- **Dataset excerpt**:
--- BEGIN ---

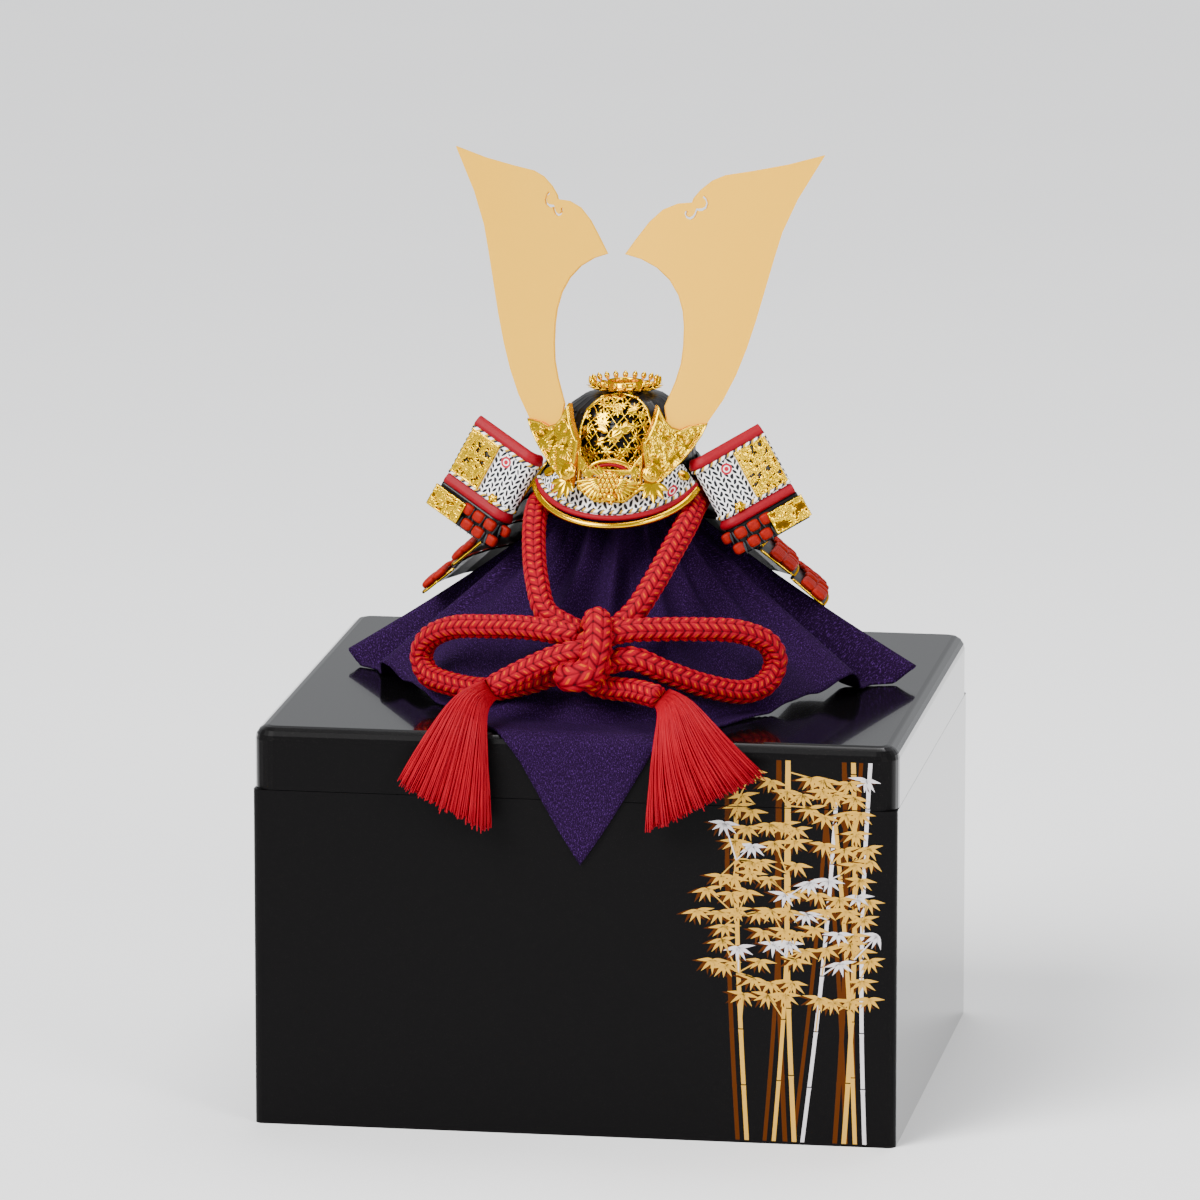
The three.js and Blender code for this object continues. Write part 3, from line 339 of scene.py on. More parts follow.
for row, z in enumerate(np.arange(80, painting_top, 9.0)):
    reach = 30 + 34 * math.exp(-(((z - 118) / 30) ** 2)) + 14 * math.exp(-(((z - 178) / 16) ** 2))
    for x in np.arange(158 - 5 * (row % 2), 158 - reach - 34, -9.5):
        at = np.array([x + pick.uniform(-2.5, 2.5), z + pick.uniform(-2.5, 2.5)])
        if pick.uniform() > 0.2 and at[1] < 204:
            sprays.append(at)
for number, at in enumerate(sprays):
    near = min(joints, key=lambda joint: math.hypot(joint[0] - at[0], joint[1] - at[1] + 6))
    run = at - near
    side = np.array([-run[1], run[0]]) / (np.linalg.norm(run) + 1e-6) * 0.35
    tone = 2 if pick.uniform() < 0.13 else 1
    height = 0.12 + number * 0.0006
    if np.linalg.norm(run) < 26:
        paint([tuple(near - side), tuple(near + side), tuple(at + side), tuple(at - side)], tone, height)
    main = -math.pi / 2 + pick.uniform(-0.25, 0.25)
    count = pick.integers(5, 7)
    for index, turn in enumerate(np.linspace(-1.5, 1.5, count)):
        length = pick.uniform(6.8, 8.2) * (1 + 0.12 * abs(turn))
        tip = at + np.array([math.cos(main + turn), math.sin(main + turn)]) * length
        if not (50 < tip[0] < 165 and 4 < tip[1] < painting_top):
            continue
        paint_leaf(at + (-2.6, -0.4), main + turn, length, 1.9, 0, height - 0.04)
        paint_leaf(at, main + turn, length, 2.1, tone, height + index * 0.00005)
add(build("bamboo_painting", paint_points, paint_faces, painted, paint_tones, False), "lacquer")

# Stand: a plain turned wooden post, hidden under the cloth.
turned_wood, spot, _ = material("turned_wood")
grain = spot.scaled(1, 1, 0.08).noise(160.0, 4.0)
finish_material(
    turned_wood,
    Base_Color=grain.mix((0.5, 0.33, 0.18, 1), (0.66, 0.49, 0.3, 1)),
    Roughness=0.55,
)
coat("stand_post", turned_wood)

# Cloth: a 37 cm square of purple crepe, laid cornerwise over the stand with its front corner hanging
# over the lid's edge. It is one thin sheet held only by its own weight and the helmet.
helmet_x = 4.0
lid_top = 213.3
cloth_wall = 1.2
cloth_level = lid_top + 0.7 + cloth_wall
cloth_head = 29.4
cloth_top = 356.8
skirt_top = 313.0
half_diagonal = 370 / math.sqrt(2)
forward = 49.0
side_corner = math.atan2(half_diagonal, forward)
edge_y = -143.0
edge_radius = 7.6 + cloth_wall
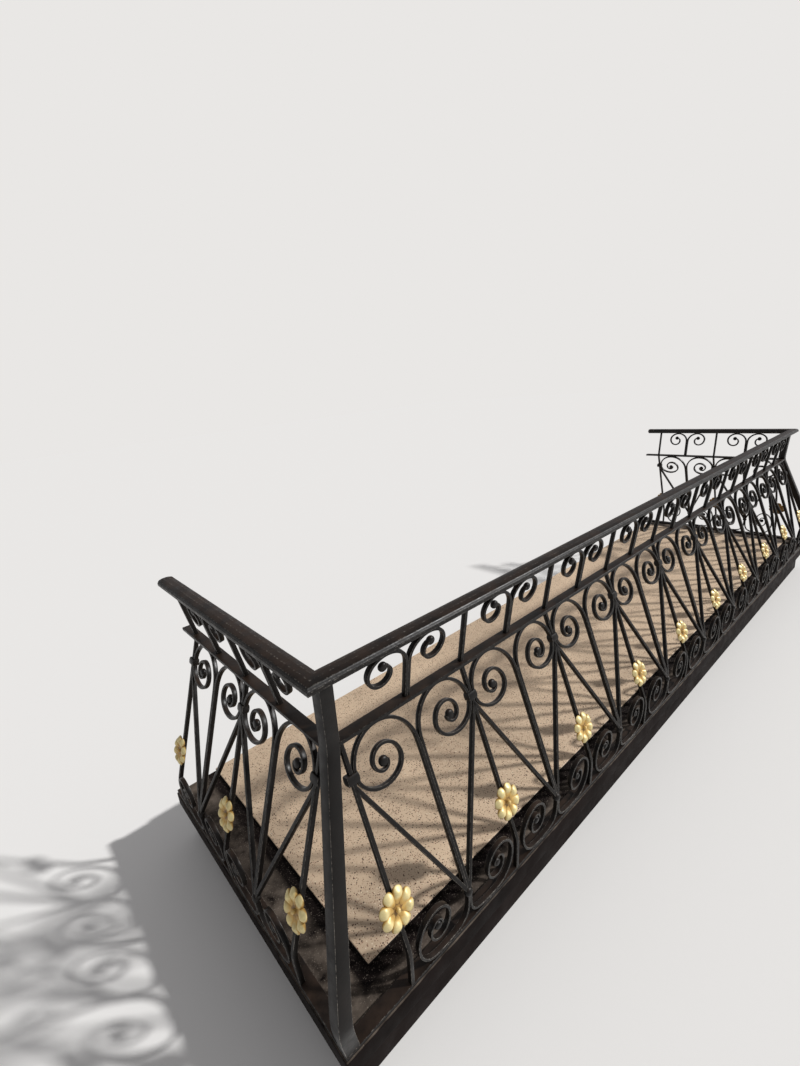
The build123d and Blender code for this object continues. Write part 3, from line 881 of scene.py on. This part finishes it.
class BALCONY_OT_frieze(bpy.types.Operator):
    """Make the small scrolls and the plain bars between the mid rail and the handrail"""

    bl_idname = "balcony.frieze"
    bl_label = "Frieze"

    def execute(self, context):
        sizes = context.scene.balcony_sizes

        def scrolls(lines):
            return repeated(both_ways(frieze_scroll(half_bay(lines), sizes)), bay_middles(lines))

        def bars(lines):
            line = np.linspace((0, 0), (0, FRIEZE_HIGH), 6)
            bar = forged(line, sizes.bar_thick, sizes.bar_deep, sizes.corner)
            # The corner posts stand in for the last bars: both ends of the front, the outer end of a side.
            first = 1 if len(lines) == sizes.front_bays + 1 else 0
            return repeated(bar, lines[first:-1])

        per_side("small_scrolls", "frieze_scrolls", scrolls, leaning, sizes)
        per_side("small_bars", "frieze_bars", bars, leaning, sizes)
        return {"FINISHED"}


class BALCONY_OT_foot_scrolls(bpy.types.Operator):
    """Make the volutes between the bottom rail and the belly"""

    bl_idname = "balcony.foot_scrolls"
    bl_label = "Foot Volutes"

    def execute(self, context):
        sizes = context.scene.balcony_sizes

        def drawing(lines):
            return repeated(both_ways(foot_scroll(half_bay(lines), sizes)), bay_middles(lines))

        per_side("foot_volutes", "foot_scrolls", drawing, upright, sizes)
        return {"FINISHED"}


class BALCONY_OT_fans(bpy.types.Operator):
    """Make the centre bars and the spokes that fan out to the belly"""

    bl_idname = "balcony.fans"
    bl_label = "Centre Bars and Spokes"

    def execute(self, context):
        sizes = context.scene.balcony_sizes

        def drawing(lines):
            half, below_eye = half_bay(lines), 0.014
            _, eye = large_scroll(half, sizes)
            bar = (sizes.bar_thick, sizes.bar_deep, sizes.corner)
            centre = forged(np.linspace((0, 0), (0, FOOT_HIGH + FIELD_HIGH), 50), *bar)
            top = FOOT_HIGH + eye[1] - below_eye
            spoke = forged(np.linspace((0, top), (half, FOOT_HIGH), 30), *bar)
            right, left = repeated(spoke, lines[:-1]), repeated(mirrored(spoke), lines[1:])
            return joined([repeated(centre, lines), right, left])

        per_side("fans", "fan_bars", drawing, bellied, sizes)
        return {"FINISHED"}


class BALCONY_OT_ties(bpy.types.Operator):
    """Make the forged collars and the bosses where the spokes meet"""

    bl_idname = "balcony.ties"
    bl_label = "Collars and Bosses"

    def execute(self, context):
        sizes = context.scene.balcony_sizes

        def collars(lines):
            _, eye = large_scroll(half_bay(lines), sizes)
            lap, proud, above_eye = 0.003, 0.007, 0.010
            wide = sizes.bar_thick + 2 * sizes.scroll_thick + lap
            band = collar(wide, sizes.collar_high, sizes.bar_deep + proud)
            return repeated(moved(band, (0, FOOT_HIGH + eye[1] + above_eye, 0)), lines)

        def bosses(lines):
            boss = button((0, FOOT_HIGH), radius=0.0145, half_deep=0.0125, power=0.7)
            return repeated(boss, bay_middles(lines))

        per_side("collar_bands", "collars", collars, bellied, sizes)
        per_side("belly_bosses", "tie_bosses", bosses, bellied, sizes)
        return {"FINISHED"}


class BALCONY_OT_rosettes(bpy.types.Operator):
    """Make the gilded rosettes on the centre bars"""

    bl_idname = "balcony.rosettes"
    bl_label = "Rosettes"

    def execute(self, context):
        sizes = context.scene.balcony_sizes
        low, high = box("rosettes_front")
        up = ((low[2] + high[2]) / 2 - BELLY_Z) / (MID_LOW - BELLY_Z) * FIELD_HIGH

        def drawing(lines):
            flower = moved(rosette(sizes), (0, FOOT_HIGH + up, sizes.bar_deep / 2 + DISC_HALF_DEEP))
            return repeated(flower, lines)

        per_side("gilded_rosettes", "rosettes", drawing, bellied, sizes, GOLD)
        return {"FINISHED"}


class BALCONY_OT_stage(bpy.types.Operator):
    """Set out the pale floor, the soft lamps and the camera"""

    bl_idname = "balcony.stage"
    bl_label = "Stage"

    def execute(self, context):
        add_floor()
        add_lamps()
        add_camera()
        return {"FINISHED"}


def add_floor():
    """Wide pale floor under the base: z = the lowest level of the part."""
    reach, z = 30.0, CAD_BOX[0][2]
    mesh = bpy.data.meshes.new("stage_floor")
    mesh.from_pydata([(-reach, -reach, z), (reach, -reach, z), (reach, reach, z), (-reach, reach, z)], [],
                     [(0, 1, 2, 3)])
    floor = bpy.data.objects.new("stage_floor", mesh)
    bpy.context.scene.collection.objects.link(floor)
    material, _, surface, _ = fresh_material("pale_studio_floor")
    surface.inputs["Base Color"].default_value = (*linear("#f1efec"), 1)
    surface.inputs["Roughness"].default_value = 0.85
    surface.inputs["Specular IOR Level"].default_value = 0.0
    floor.data.materials.append(material)


def add_lamps():
    """Key of 3 degrees from the right and front, and an even pale surround."""
    data = bpy.data.lights.new("key", "SUN")
    data.energy = 3.4
    data.angle = math.radians(3)
    lamp = bpy.data.objects.new("key", data)
    back = np.array([0.64, -0.52, 0.56])
    back = back / np.linalg.norm(back)
    side = np.cross((0, 0, 1), back)
    side = side / np.linalg.norm(side)
    turn = np.stack([side, np.cross(back, side), back], -1)
    lamp.rotation_euler = Matrix(turn.tolist()).to_euler()
    bpy.context.scene.collection.objects.link(lamp)
    world = bpy.data.worlds.new("pale_surround")
    world.use_nodes = True
    tree = world.node_tree
    tree.nodes.clear()
    seen = put(tree, "ShaderNodeLightPath")
    shown = put(tree, "ShaderNodeMix", {"data_type": "RGBA"}, {"Factor": (seen, "Is Camera Ray")})
    shown.inputs["A"].default_value = (0.32, 0.32, 0.33, 1)
    shown.inputs["B"].default_value = (*linear("#e9e7e5"), 1)
    surround = put(tree, "ShaderNodeBackground", None, {"Color": (shown, "Result"), "Strength": 1.0})
    put(tree, "ShaderNodeOutputWorld", None, {"Surface": (surround, "Background")})
    bpy.context.scene.world = world


def add_camera():
    """Camera at the photograph's place: its right, up and back directions as the columns of its turn."""
    right = (0.74295, -0.66198, -0.09908)
    up = (0.26115, 0.15037, 0.95352)
    back = (-0.61631, -0.73429, 0.28459)
    data = bpy.data.cameras.new("camera")
    data.sensor_width = 36.0
    data.lens = 16.78
    camera = bpy.data.objects.new("camera", data)
    camera.rotation_euler = Matrix((right, up, back)).transposed().to_euler()
    camera.location = (-2.5932, -1.9601, 1.6631)
    bpy.context.scene.collection.objects.link(camera)
    bpy.context.scene.camera = camera
    bpy.context.scene.view_settings.view_transform = "Standard"


class BALCONY_PT_panel(bpy.types.Panel):
    """Sizes, colours and makers of the balcony"""

    bl_idname = "BALCONY_PT_panel"
    bl_label = "Iron Balcony"
    bl_space_type = "VIEW_3D"
    bl_region_type = "UI"
    bl_category = "Balcony"

    def draw(self, context):
        layout = self.layout
        for group in (context.scene.balcony_sizes, context.scene.balcony_colours):
            for name in group.bl_rna.properties.keys():
                if name not in {"rna_type", "name"}:
                    layout.prop(group, name)
        for operator in OPERATORS:
            layout.operator(operator.bl_idname)


OPERATORS = (
    BALCONY_OT_base,
    BALCONY_OT_rails,
    BALCONY_OT_posts,
    BALCONY_OT_large_scrolls,
    BALCONY_OT_frieze,
    BALCONY_OT_foot_scrolls,
    BALCONY_OT_fans,
    BALCONY_OT_ties,
    BALCONY_OT_rosettes,
    BALCONY_OT_stage,
)
CLASSES = (RailingSizes, FinishColours, *OPERATORS, BALCONY_PT_panel)


def register():
    for each in CLASSES:
        bpy.utils.register_class(each)
    bpy.types.Scene.balcony_sizes = PointerProperty(type=RailingSizes)
    bpy.types.Scene.balcony_colours = PointerProperty(type=FinishColours)


def unregister():
    del bpy.types.Scene.balcony_colours
    del bpy.types.Scene.balcony_sizes
    for each in reversed(CLASSES):
        bpy.utils.unregister_class(each)


def main():
    register()
    bpy.ops.balcony.base()
    bpy.ops.balcony.rails()
    bpy.ops.balcony.posts()
    bpy.ops.balcony.large_scrolls()
    bpy.ops.balcony.frieze()
    bpy.ops.balcony.foot_scrolls()
    bpy.ops.balcony.fans()
    bpy.ops.balcony.ties()
    bpy.ops.balcony.rosettes()
    bpy.ops.balcony.stage()
    bpy.context.view_layer.update()


if __name__ == "__main__":
    main()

--- END ---

Exactly the lines from the line containing "The build123d and" to the line containing "return repeated(bar, lines[first:-1])", both included, are to be set down; no other line belongs in the answer.

- **REPLY**:
The build123d and Blender code for this object continues. Write part 3, from line 881 of scene.py on. This part finishes it.
class BALCONY_OT_frieze(bpy.types.Operator):
    """Make the small scrolls and the plain bars between the mid rail and the handrail"""

    bl_idname = "balcony.frieze"
    bl_label = "Frieze"

    def execute(self, context):
        sizes = context.scene.balcony_sizes

        def scrolls(lines):
            return repeated(both_ways(frieze_scroll(half_bay(lines), sizes)), bay_middles(lines))

        def bars(lines):
            line = np.linspace((0, 0), (0, FRIEZE_HIGH), 6)
            bar = forged(line, sizes.bar_thick, sizes.bar_deep, sizes.corner)
            # The corner posts stand in for the last bars: both ends of the front, the outer end of a side.
            first = 1 if len(lines) == sizes.front_bays + 1 else 0
            return repeated(bar, lines[first:-1])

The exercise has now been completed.